ステイタス。私には縁のない世界の出来事だが、唯一「ステイタス」らしきものを十数年間教授してきた。JALカードのステイタスだった。
富良野から3年以上ぶりにバスで旭川空港へ。カードラウンジで珈琲飲んで、10時過ぎの羽田行きJALに乗る。ちなみに旭川空港や神戸空港のラウンジ利用に関し、ステイタスとは少し異なる。余分な年会費さえ払えば利用できる。
コロナ前あたりから北海道と沖縄以外は日本中どこでも陸路移動が増えた。飛行機にしても神戸空港発着ばかり利用するようになった。

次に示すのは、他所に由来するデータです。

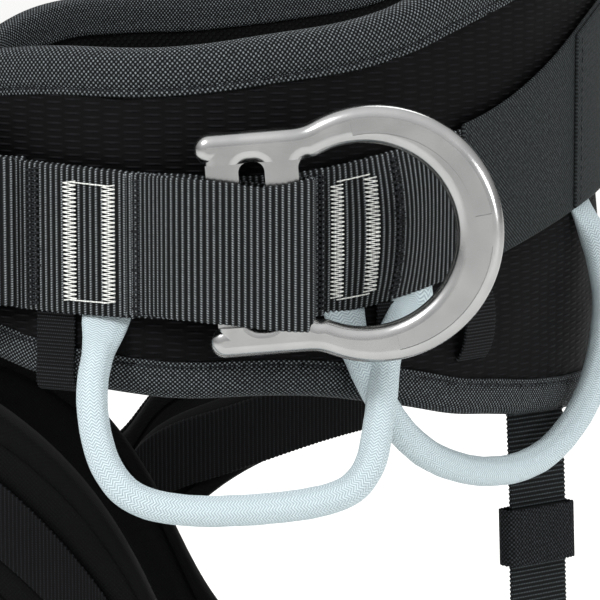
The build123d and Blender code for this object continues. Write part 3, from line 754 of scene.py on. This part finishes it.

神戸において圧倒的に幅を利かせているのがSKY。ANAも一応存在するが、JALは影形なし。神戸から新千歳、那覇、長崎などが発着し、凄まじく便利だったのでこの3路線をヘビーユーズしていた。そして、コロナ以降は年に1度程度しか飛行機を利用しなくなった。
結果として何が生じたか。私のJALカードのランクダウンである。一時期は最高位のダイヤモンド会員まで上り詰めた。ラウンジもサクラでなくダイアモンドと最上級。マイルは有効期限なし。我が保有マイル、最大で45万マイルほどあった。
昔、アメトーークでロケ芸人特集があった。D川氏だけは100万マイル以上保有し圧倒されたが、他の芸人さんは私よりも少なかった。ちなみに四十数万マイルとは、日本⇔ロンドンをビジネスで3往復、世界なら2周できるそうな。
JALの利用頻度が減少し続けて、ダイヤモンド会員からサファイア会員に格下げになっていた。サファイアになると、マイルの有効期限が発生する。コロナ以降、毎月のようにマイルの有効期限が迫る。飛行機など乗らないので、何らかの商品をマイルと交換していた。
コロナが5類なった2023年6月。旭川空港から羽田を経由して福岡空港へJALを乗り継いだ。その時、私の保有マイルは10万を割っていた。そして、ステイタスもサファイアからヒラに。
ヒラになれば、ダイヤモンドラウンジは当然としてサクララウンジも使えない。機内に荷物を預けても優先的に扱ってもらえない。専用検査場も通れず混みあう一般検査場に並ばねばならない。そして搭乗の際、優先登場できない。
旭川空港で優先登場開始のアナウンスが流れた。今までの習性でつい颯爽とゲートを通りそうになった。危うく大恥だった。華麗に優先搭乗するエグゼクティブな皆さまを見送る。敗北、卑屈、後退、落伍…。見送る方は、こんな気分だったのか。
旭川空港発便は定刻に羽田に到着。福岡行きまで1時間。コロナ前まで、羽田空港内ではダイヤモンドラウンジを使っていた。おにぎりやスープなど、軽食も食べ放題だった。サクララウンジでもゆったりと珈琲を飲んで寛いでいた。しかし、私にはラウンジを利用できる権利が滅失。
福岡行き搭乗ゲートのすぐ横に小さなフードコートがあった。。北海道味噌バターコーンラーメン1100円、荻窪ラーメン800円、しらすおろしぶっかけうどんとじゃこ天うどんが650円。
フードコートといえ、羽田空港の、しかも搭乗ゲート付近であることを勘案すれば安いだろう。
私が選んだのは、唯一の麺類以外メニュー「金沢(ロースカツ)カレー」。ゴーゴーカレー監修とある。並で1100円、大盛1200円。100円の差なら迷わず大盛りである。
4人掛けテーブルしか空いておらず、肩身狭めに待っていると私の番号(50番)が呼ばれた。受け取る。ずしり重い。値段分の価値はたっぷりありそうだ。
さっそく食らいつく。ゴーゴーカレーの味である。濃厚で舌に絡みつく。カツも大きい。願わくば福神漬入れ放題、千切りキャベツ用のマヨネーズが欲しいところだが、空港内フードコートでは満足この上なし。格下げされなければ出会えなかった体験だ。
そのフードコートは本屋を併設している。食後の腹ごなしに新刊(文庫・コミック)をチェック。そして、雑誌コーナーへ。充実のラインナップの中で、ひときわ私の関心を惹いたのが『ムー』。圧倒的情報量も活字量、付録もついて950円。
・ヒトラーの大予言と最終軍隊ラストバタリオン
・エリザベス女王の葬儀に巨大UFOが出現していた!!
こころ踊る特集タイトル。思わず手に取り、レジへ向かった。私は昔から「ムー系」であったが、この日から本格的な「ムー人」になる決意を固めた。マイルやステイタスだけでなく、これからさらに多くのモノを失いそうだけど。